• [PROBLEM TO WORK ON] Output the material below in full, exactly as it is.

• [SOURCE MATERIAL]
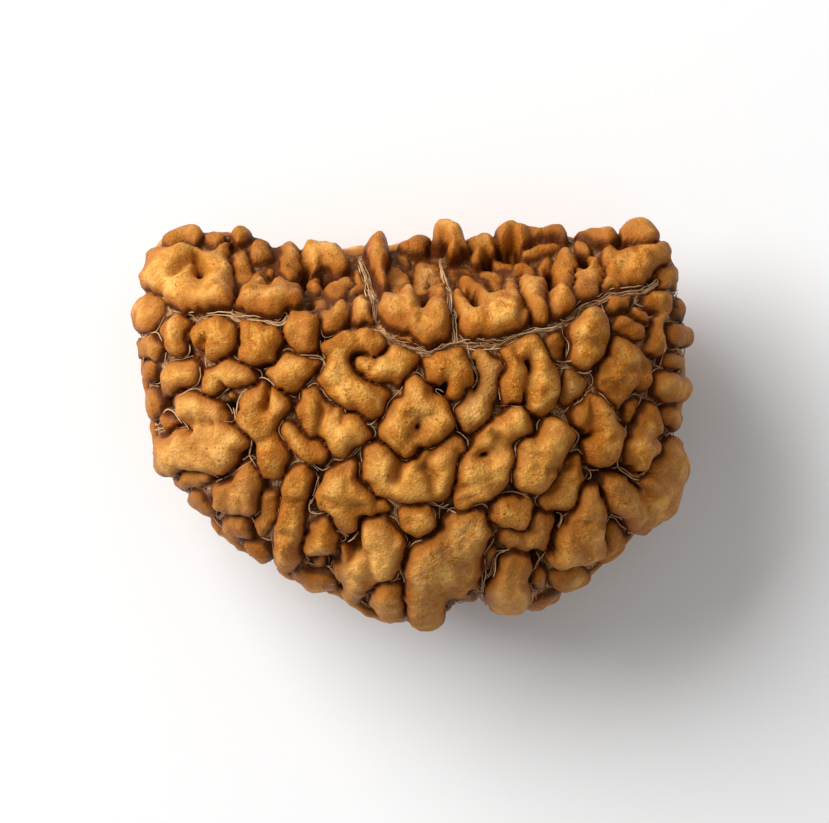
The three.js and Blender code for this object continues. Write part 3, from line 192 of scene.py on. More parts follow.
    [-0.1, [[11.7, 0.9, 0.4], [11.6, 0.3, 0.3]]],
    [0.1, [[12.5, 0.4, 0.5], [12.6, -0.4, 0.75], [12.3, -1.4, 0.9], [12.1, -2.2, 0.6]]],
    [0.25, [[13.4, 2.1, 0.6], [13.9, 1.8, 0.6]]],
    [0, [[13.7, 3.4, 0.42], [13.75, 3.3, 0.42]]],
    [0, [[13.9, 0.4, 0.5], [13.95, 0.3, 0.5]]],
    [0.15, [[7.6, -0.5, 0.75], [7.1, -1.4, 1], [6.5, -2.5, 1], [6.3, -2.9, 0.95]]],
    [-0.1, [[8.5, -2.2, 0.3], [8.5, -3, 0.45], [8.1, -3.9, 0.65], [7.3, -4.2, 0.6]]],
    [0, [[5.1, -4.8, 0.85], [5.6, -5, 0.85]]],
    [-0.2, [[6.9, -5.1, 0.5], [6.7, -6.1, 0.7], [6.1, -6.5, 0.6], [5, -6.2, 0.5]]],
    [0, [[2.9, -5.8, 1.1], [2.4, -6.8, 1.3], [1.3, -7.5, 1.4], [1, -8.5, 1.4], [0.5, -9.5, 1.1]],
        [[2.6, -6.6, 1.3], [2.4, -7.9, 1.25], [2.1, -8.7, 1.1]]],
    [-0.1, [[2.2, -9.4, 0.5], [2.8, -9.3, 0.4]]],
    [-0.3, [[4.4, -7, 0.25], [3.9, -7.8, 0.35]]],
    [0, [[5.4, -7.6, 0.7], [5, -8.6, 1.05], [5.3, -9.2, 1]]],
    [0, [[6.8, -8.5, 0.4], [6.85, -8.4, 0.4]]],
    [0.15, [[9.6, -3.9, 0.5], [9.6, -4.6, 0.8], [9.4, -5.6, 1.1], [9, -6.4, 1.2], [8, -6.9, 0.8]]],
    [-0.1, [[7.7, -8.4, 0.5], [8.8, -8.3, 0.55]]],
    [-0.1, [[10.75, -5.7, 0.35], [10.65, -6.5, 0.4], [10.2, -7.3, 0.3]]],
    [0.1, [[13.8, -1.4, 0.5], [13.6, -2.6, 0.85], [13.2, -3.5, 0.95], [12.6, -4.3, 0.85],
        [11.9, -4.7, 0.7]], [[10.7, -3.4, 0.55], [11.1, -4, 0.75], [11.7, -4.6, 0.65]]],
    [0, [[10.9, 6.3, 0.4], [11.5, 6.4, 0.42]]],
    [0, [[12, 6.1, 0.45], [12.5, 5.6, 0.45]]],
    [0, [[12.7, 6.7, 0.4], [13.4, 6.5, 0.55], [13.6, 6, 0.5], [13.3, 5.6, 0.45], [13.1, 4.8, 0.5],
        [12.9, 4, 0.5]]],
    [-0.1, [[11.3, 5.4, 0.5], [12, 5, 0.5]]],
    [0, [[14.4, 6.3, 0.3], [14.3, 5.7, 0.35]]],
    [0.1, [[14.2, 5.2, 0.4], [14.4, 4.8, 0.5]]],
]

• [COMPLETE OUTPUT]
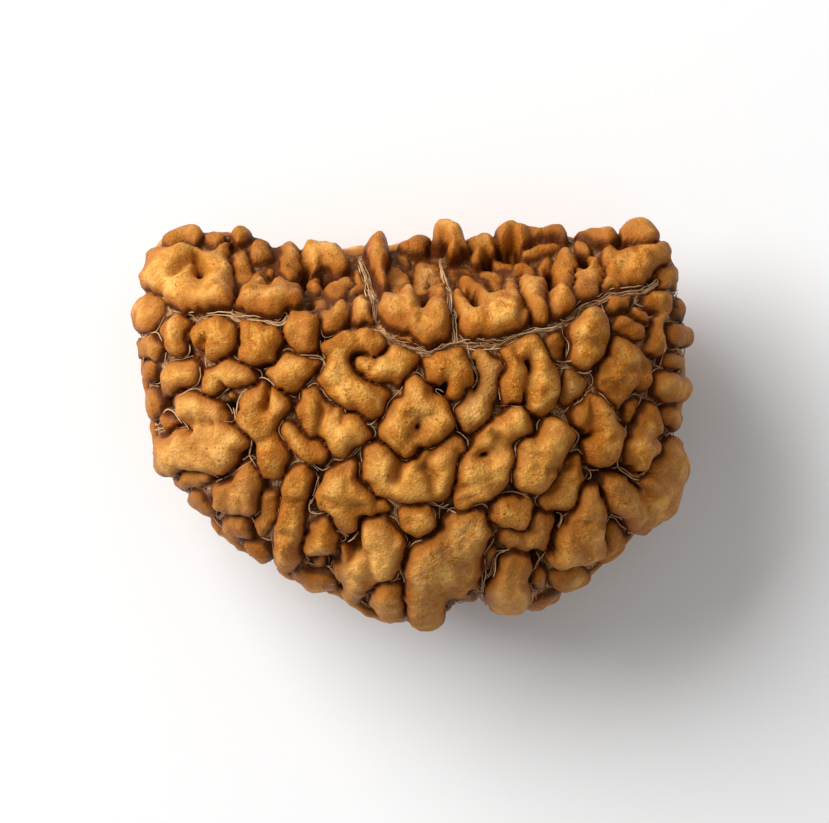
The three.js and Blender code for this object continues. Write part 3, from line 192 of scene.py on. More parts follow.
    [-0.1, [[11.7, 0.9, 0.4], [11.6, 0.3, 0.3]]],
    [0.1, [[12.5, 0.4, 0.5], [12.6, -0.4, 0.75], [12.3, -1.4, 0.9], [12.1, -2.2, 0.6]]],
    [0.25, [[13.4, 2.1, 0.6], [13.9, 1.8, 0.6]]],
    [0, [[13.7, 3.4, 0.42], [13.75, 3.3, 0.42]]],
    [0, [[13.9, 0.4, 0.5], [13.95, 0.3, 0.5]]],
    [0.15, [[7.6, -0.5, 0.75], [7.1, -1.4, 1], [6.5, -2.5, 1], [6.3, -2.9, 0.95]]],
    [-0.1, [[8.5, -2.2, 0.3], [8.5, -3, 0.45], [8.1, -3.9, 0.65], [7.3, -4.2, 0.6]]],
    [0, [[5.1, -4.8, 0.85], [5.6, -5, 0.85]]],
    [-0.2, [[6.9, -5.1, 0.5], [6.7, -6.1, 0.7], [6.1, -6.5, 0.6], [5, -6.2, 0.5]]],
    [0, [[2.9, -5.8, 1.1], [2.4, -6.8, 1.3], [1.3, -7.5, 1.4], [1, -8.5, 1.4], [0.5, -9.5, 1.1]],
        [[2.6, -6.6, 1.3], [2.4, -7.9, 1.25], [2.1, -8.7, 1.1]]],
    [-0.1, [[2.2, -9.4, 0.5], [2.8, -9.3, 0.4]]],
    [-0.3, [[4.4, -7, 0.25], [3.9, -7.8, 0.35]]],
    [0, [[5.4, -7.6, 0.7], [5, -8.6, 1.05], [5.3, -9.2, 1]]],
    [0, [[6.8, -8.5, 0.4], [6.85, -8.4, 0.4]]],
    [0.15, [[9.6, -3.9, 0.5], [9.6, -4.6, 0.8], [9.4, -5.6, 1.1], [9, -6.4, 1.2], [8, -6.9, 0.8]]],
    [-0.1, [[7.7, -8.4, 0.5], [8.8, -8.3, 0.55]]],
    [-0.1, [[10.75, -5.7, 0.35], [10.65, -6.5, 0.4], [10.2, -7.3, 0.3]]],
    [0.1, [[13.8, -1.4, 0.5], [13.6, -2.6, 0.85], [13.2, -3.5, 0.95], [12.6, -4.3, 0.85],
        [11.9, -4.7, 0.7]], [[10.7, -3.4, 0.55], [11.1, -4, 0.75], [11.7, -4.6, 0.65]]],
    [0, [[10.9, 6.3, 0.4], [11.5, 6.4, 0.42]]],
    [0, [[12, 6.1, 0.45], [12.5, 5.6, 0.45]]],
    [0, [[12.7, 6.7, 0.4], [13.4, 6.5, 0.55], [13.6, 6, 0.5], [13.3, 5.6, 0.45], [13.1, 4.8, 0.5],
        [12.9, 4, 0.5]]],
    [-0.1, [[11.3, 5.4, 0.5], [12, 5, 0.5]]],
    [0, [[14.4, 6.3, 0.3], [14.3, 5.7, 0.35]]],
    [0.1, [[14.2, 5.2, 0.4], [14.4, 4.8, 0.5]]],
]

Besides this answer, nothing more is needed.